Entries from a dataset

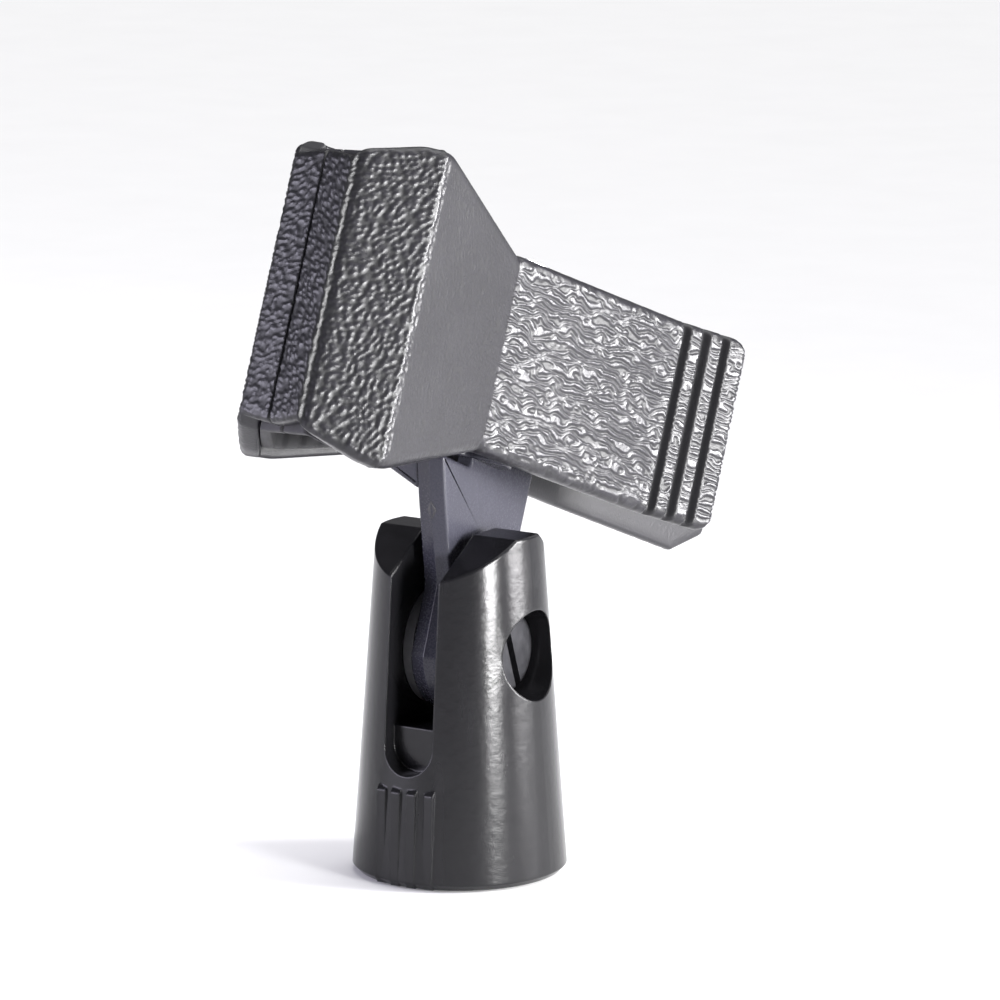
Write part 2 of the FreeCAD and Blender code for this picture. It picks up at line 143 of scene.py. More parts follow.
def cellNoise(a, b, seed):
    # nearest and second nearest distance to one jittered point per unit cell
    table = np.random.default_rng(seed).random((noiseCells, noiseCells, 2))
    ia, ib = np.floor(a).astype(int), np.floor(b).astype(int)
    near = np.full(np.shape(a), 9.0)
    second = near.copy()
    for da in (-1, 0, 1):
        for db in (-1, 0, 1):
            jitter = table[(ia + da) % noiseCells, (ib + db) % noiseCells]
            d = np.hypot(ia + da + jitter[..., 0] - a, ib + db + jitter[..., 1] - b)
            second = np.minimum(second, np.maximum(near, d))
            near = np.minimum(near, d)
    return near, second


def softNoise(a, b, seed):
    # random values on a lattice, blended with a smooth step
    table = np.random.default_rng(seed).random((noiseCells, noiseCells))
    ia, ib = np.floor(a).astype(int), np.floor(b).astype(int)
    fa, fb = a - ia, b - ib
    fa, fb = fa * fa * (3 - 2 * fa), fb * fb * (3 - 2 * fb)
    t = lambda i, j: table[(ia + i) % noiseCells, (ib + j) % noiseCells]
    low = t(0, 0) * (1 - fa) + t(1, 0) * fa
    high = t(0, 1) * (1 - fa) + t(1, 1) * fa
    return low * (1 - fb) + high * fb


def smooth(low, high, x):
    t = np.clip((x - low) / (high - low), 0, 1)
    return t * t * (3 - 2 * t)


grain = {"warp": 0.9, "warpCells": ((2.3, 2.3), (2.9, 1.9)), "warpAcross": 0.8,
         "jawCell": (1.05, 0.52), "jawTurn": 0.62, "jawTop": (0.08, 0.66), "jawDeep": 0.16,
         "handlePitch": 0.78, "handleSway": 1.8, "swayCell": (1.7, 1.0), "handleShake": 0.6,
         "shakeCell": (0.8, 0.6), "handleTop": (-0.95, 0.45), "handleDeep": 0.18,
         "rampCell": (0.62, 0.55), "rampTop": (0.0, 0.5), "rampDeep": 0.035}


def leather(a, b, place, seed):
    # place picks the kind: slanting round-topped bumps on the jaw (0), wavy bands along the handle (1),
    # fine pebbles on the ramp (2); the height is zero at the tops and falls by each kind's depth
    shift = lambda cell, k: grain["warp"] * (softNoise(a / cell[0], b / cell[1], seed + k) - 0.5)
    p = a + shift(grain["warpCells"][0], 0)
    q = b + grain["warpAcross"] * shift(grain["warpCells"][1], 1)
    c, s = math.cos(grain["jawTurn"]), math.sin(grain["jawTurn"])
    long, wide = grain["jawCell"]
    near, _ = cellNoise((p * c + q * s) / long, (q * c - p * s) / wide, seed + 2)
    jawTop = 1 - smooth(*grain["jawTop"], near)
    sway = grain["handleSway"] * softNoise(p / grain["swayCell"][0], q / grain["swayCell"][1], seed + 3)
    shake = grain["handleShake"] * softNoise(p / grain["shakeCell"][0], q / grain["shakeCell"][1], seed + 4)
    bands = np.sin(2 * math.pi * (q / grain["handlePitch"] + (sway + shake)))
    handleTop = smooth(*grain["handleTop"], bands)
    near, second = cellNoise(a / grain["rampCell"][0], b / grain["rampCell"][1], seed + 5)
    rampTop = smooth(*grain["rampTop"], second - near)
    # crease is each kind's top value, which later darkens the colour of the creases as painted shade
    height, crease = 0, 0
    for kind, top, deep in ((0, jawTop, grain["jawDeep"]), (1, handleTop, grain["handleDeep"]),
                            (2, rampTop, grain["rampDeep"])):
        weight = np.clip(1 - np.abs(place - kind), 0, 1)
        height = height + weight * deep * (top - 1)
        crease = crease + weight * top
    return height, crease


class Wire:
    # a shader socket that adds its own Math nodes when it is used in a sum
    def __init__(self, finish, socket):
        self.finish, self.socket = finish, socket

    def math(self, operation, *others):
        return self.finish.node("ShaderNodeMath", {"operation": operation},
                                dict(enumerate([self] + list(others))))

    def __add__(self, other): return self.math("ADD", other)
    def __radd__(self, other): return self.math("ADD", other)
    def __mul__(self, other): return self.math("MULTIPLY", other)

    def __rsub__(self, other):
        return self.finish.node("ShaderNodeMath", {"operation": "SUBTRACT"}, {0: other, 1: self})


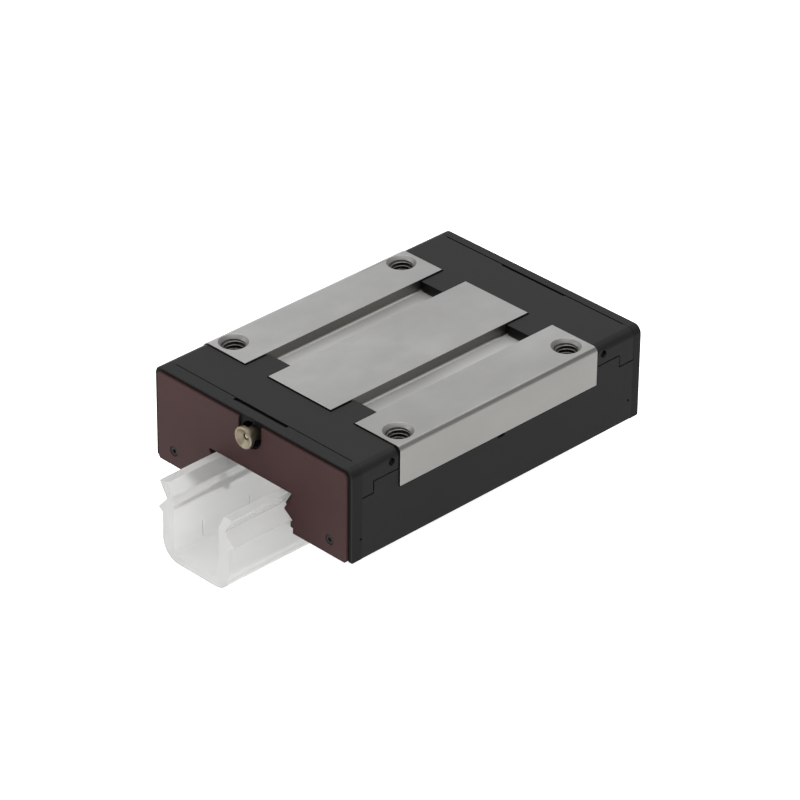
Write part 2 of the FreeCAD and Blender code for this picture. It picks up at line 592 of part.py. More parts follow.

- GIVEN INSTRUCTION: Send back each record exactly as it stands.

- FINAL RESULT:
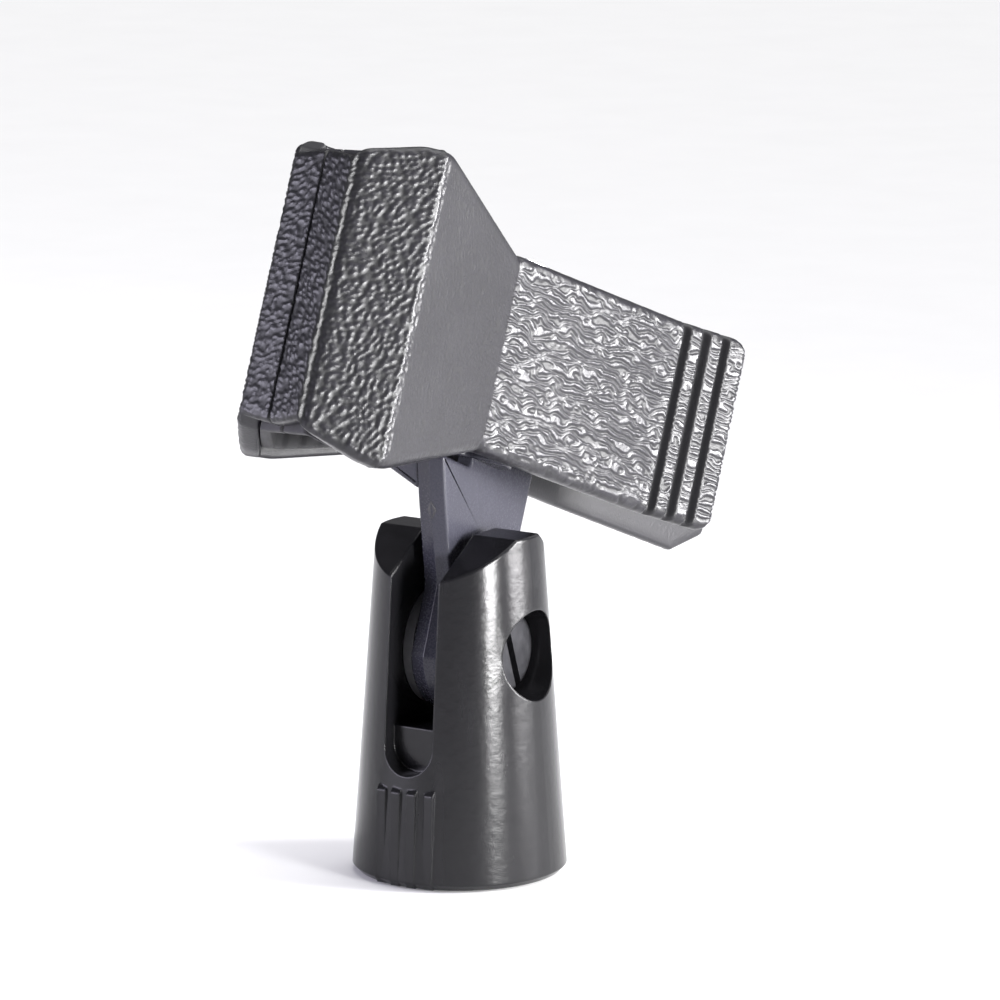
Write part 2 of the FreeCAD and Blender code for this picture. It picks up at line 143 of scene.py. More parts follow.
def cellNoise(a, b, seed):
    # nearest and second nearest distance to one jittered point per unit cell
    table = np.random.default_rng(seed).random((noiseCells, noiseCells, 2))
    ia, ib = np.floor(a).astype(int), np.floor(b).astype(int)
    near = np.full(np.shape(a), 9.0)
    second = near.copy()
    for da in (-1, 0, 1):
        for db in (-1, 0, 1):
            jitter = table[(ia + da) % noiseCells, (ib + db) % noiseCells]
            d = np.hypot(ia + da + jitter[..., 0] - a, ib + db + jitter[..., 1] - b)
            second = np.minimum(second, np.maximum(near, d))
            near = np.minimum(near, d)
    return near, second


def softNoise(a, b, seed):
    # random values on a lattice, blended with a smooth step
    table = np.random.default_rng(seed).random((noiseCells, noiseCells))
    ia, ib = np.floor(a).astype(int), np.floor(b).astype(int)
    fa, fb = a - ia, b - ib
    fa, fb = fa * fa * (3 - 2 * fa), fb * fb * (3 - 2 * fb)
    t = lambda i, j: table[(ia + i) % noiseCells, (ib + j) % noiseCells]
    low = t(0, 0) * (1 - fa) + t(1, 0) * fa
    high = t(0, 1) * (1 - fa) + t(1, 1) * fa
    return low * (1 - fb) + high * fb


def smooth(low, high, x):
    t = np.clip((x - low) / (high - low), 0, 1)
    return t * t * (3 - 2 * t)


grain = {"warp": 0.9, "warpCells": ((2.3, 2.3), (2.9, 1.9)), "warpAcross": 0.8,
         "jawCell": (1.05, 0.52), "jawTurn": 0.62, "jawTop": (0.08, 0.66), "jawDeep": 0.16,
         "handlePitch": 0.78, "handleSway": 1.8, "swayCell": (1.7, 1.0), "handleShake": 0.6,
         "shakeCell": (0.8, 0.6), "handleTop": (-0.95, 0.45), "handleDeep": 0.18,
         "rampCell": (0.62, 0.55), "rampTop": (0.0, 0.5), "rampDeep": 0.035}


def leather(a, b, place, seed):
    # place picks the kind: slanting round-topped bumps on the jaw (0), wavy bands along the handle (1),
    # fine pebbles on the ramp (2); the height is zero at the tops and falls by each kind's depth
    shift = lambda cell, k: grain["warp"] * (softNoise(a / cell[0], b / cell[1], seed + k) - 0.5)
    p = a + shift(grain["warpCells"][0], 0)
    q = b + grain["warpAcross"] * shift(grain["warpCells"][1], 1)
    c, s = math.cos(grain["jawTurn"]), math.sin(grain["jawTurn"])
    long, wide = grain["jawCell"]
    near, _ = cellNoise((p * c + q * s) / long, (q * c - p * s) / wide, seed + 2)
    jawTop = 1 - smooth(*grain["jawTop"], near)
    sway = grain["handleSway"] * softNoise(p / grain["swayCell"][0], q / grain["swayCell"][1], seed + 3)
    shake = grain["handleShake"] * softNoise(p / grain["shakeCell"][0], q / grain["shakeCell"][1], seed + 4)
    bands = np.sin(2 * math.pi * (q / grain["handlePitch"] + (sway + shake)))
    handleTop = smooth(*grain["handleTop"], bands)
    near, second = cellNoise(a / grain["rampCell"][0], b / grain["rampCell"][1], seed + 5)
    rampTop = smooth(*grain["rampTop"], second - near)
    # crease is each kind's top value, which later darkens the colour of the creases as painted shade
    height, crease = 0, 0
    for kind, top, deep in ((0, jawTop, grain["jawDeep"]), (1, handleTop, grain["handleDeep"]),
                            (2, rampTop, grain["rampDeep"])):
        weight = np.clip(1 - np.abs(place - kind), 0, 1)
        height = height + weight * deep * (top - 1)
        crease = crease + weight * top
    return height, crease


class Wire:
    # a shader socket that adds its own Math nodes when it is used in a sum
    def __init__(self, finish, socket):
        self.finish, self.socket = finish, socket

    def math(self, operation, *others):
        return self.finish.node("ShaderNodeMath", {"operation": operation},
                                dict(enumerate([self] + list(others))))

    def __add__(self, other): return self.math("ADD", other)
    def __radd__(self, other): return self.math("ADD", other)
    def __mul__(self, other): return self.math("MULTIPLY", other)

    def __rsub__(self, other):
        return self.finish.node("ShaderNodeMath", {"operation": "SUBTRACT"}, {0: other, 1: self})


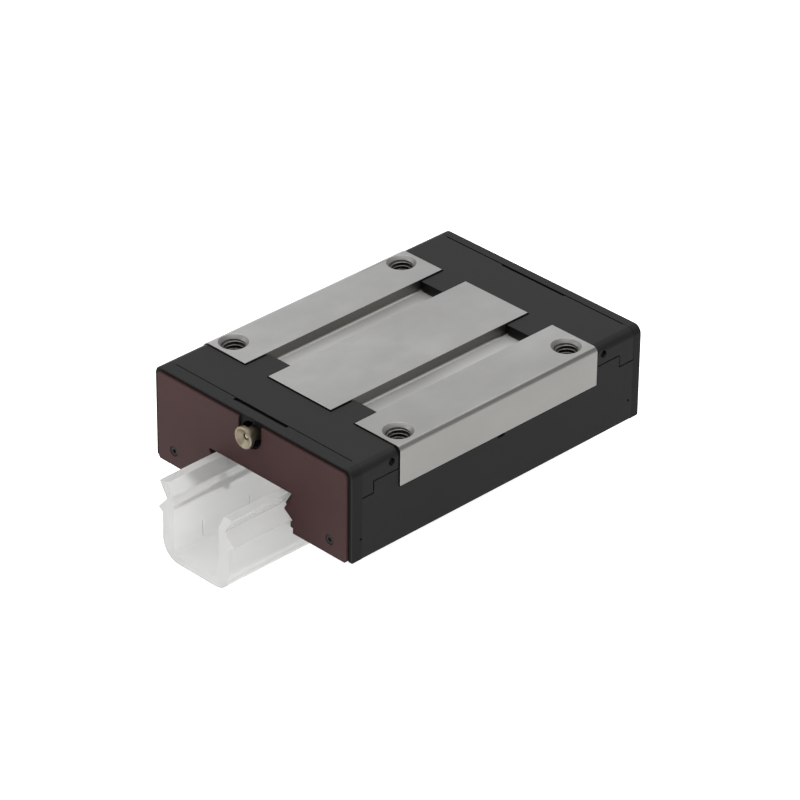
Write part 2 of the FreeCAD and Blender code for this picture. It picks up at line 592 of part.py. More parts follow.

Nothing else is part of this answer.